Genome studies have uncovered a tentative link between defective GRIA3 variants and a highly elevated risk of schizophrenia.

==Interactions==
GRIA3 has been shown to interact with GRIP1 and PICK1.

==RNA editing==
Several ion channels and neurotransmitters receptors pre-mRNA as substrates for ADARs. This includes 5 subunits of the glutamate receptor: ionotropic AMPA glutamate receptor subunits (GluA2, GluA3, GluA4) and kainate receptor subunits (GluK1, GluK2). Glutamate gated ion channels are made up of four subunits per channel with each subunit contributing to the pore loop structure. The pore loop structure is related to that found in K^{+} channels (e.g., human K_{v}1.1 channel). The human K_{v}1.1 channel pre mRNA is also subject to A to I RNA editing. The function of the glutamate receptors is in the mediation of fast neurotransmission to the brain. The diversity of the subunits is determined, as well as rna splicing by RNA editing events of the individual subunits. This give rise to the necessarily high diversity of these receptors. GluR3 is a gene product of the GRIA3 gene and its pre-mRNA is subject to RNA editing.

=== Type ===
A to I RNA editing is catalyzed by a family of adenosine deaminases acting on RNA (ADARs) that specifically recognize adenosines within double-stranded regions of pre-mRNAs and deaminate them to inosine.

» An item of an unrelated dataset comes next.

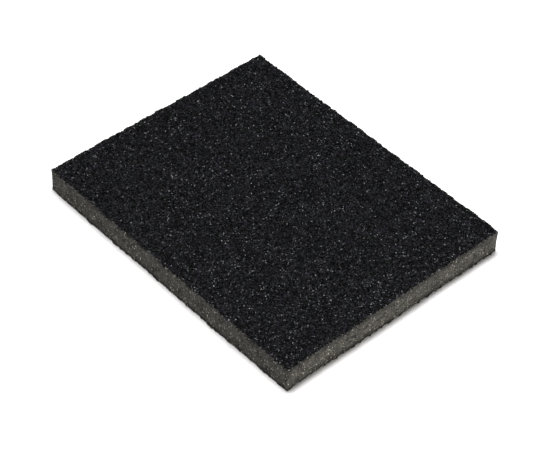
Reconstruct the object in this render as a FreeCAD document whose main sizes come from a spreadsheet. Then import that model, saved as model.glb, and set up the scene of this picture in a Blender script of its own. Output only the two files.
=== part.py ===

Inosines are recognised as guanosine by the cells translational machinery. There are three members of the ADAR family ADARs 1-3, with ADAR1 and ADAR2 being the only enzymatically active members. ADAR3 is thought to have a regulatory role in the brain. ADAR1 and ADAR2 are widely expressed in tissues while ADAR3 is restricted to the brain. The double-stranded regions of RNA are formed by base-pairing between residues in the close to region of the editing site with residues usually in a neighboring intron but can be an exonic sequence. The region that base pairs with the editing region is known as an Editing Complementary Sequence (ECS)

=== Location ===
The pre-mRNA of this subunit is edited at one position. The R/G editing site is located in exon 13 between the M3 and M4 regions. Editing results in a codon change from an arginine (AGA) to a glycine (GGA). The location of editing corresponds to a bipartite ligand interaction domain of the receptor. The R/G site is found at amino acid 769 immediately before the 38-amino-acid-long flip and flop modules introduced by alternative splicing. Flip and Flop forms are present in both edited and nonedited versions of this protein. The editing complementary sequence (ECS) is found in an intronic sequence close to the exon. The intronic sequence includes a 5' splice site. The predicted double stranded region is 30 base pairs in length. The adenosine residue is mismatched in genomically encoded transcript, however this is not the case following editing. Despite similar sequences to the Q/R site of GluR-B, editing at this site does not occur in GluR-3 pre-mRNA. Editing results in the targeted adenosine, which is mismatched prior to editing in the double-stranded RNA structure to become matched after editing. The intronic sequence involved contains a 5' donor splice site.

=== Conservation ===
Editing also occurs in rat.

=== Regulation ===
Editing of GluR-3 is regulated in rat brain from low levels in embryonic stage to a large increase in editing levels at birth. In humans, 80-90% of GRIA3 transcripts are edited. The absence of the Q/R site editing in this glutamate receptor subunit is due to the absence of necessary intronic sequence required to form a duplex.

=== Consequences ===

==== Structure ====

Editing results in a codon change from (AGA) to (GGA), an R to a G change at the editing site.

==== Function ====

Editing at R/G site allows for faster recovery from desensitisation. Unedited Glu-R at this site have slower recovery rates. Editing, therefore, allow sustained response to rapid stimuli. A crosstalk between editing and splicing is likely to occur here. Editing takes place before splicing. All AMPA receptors occur in flip and flop alternatively spliced variants. AMPA receptors that occur in the Flop form desenstise faster than the flip form. Editing is also thought to affect splicing at this site.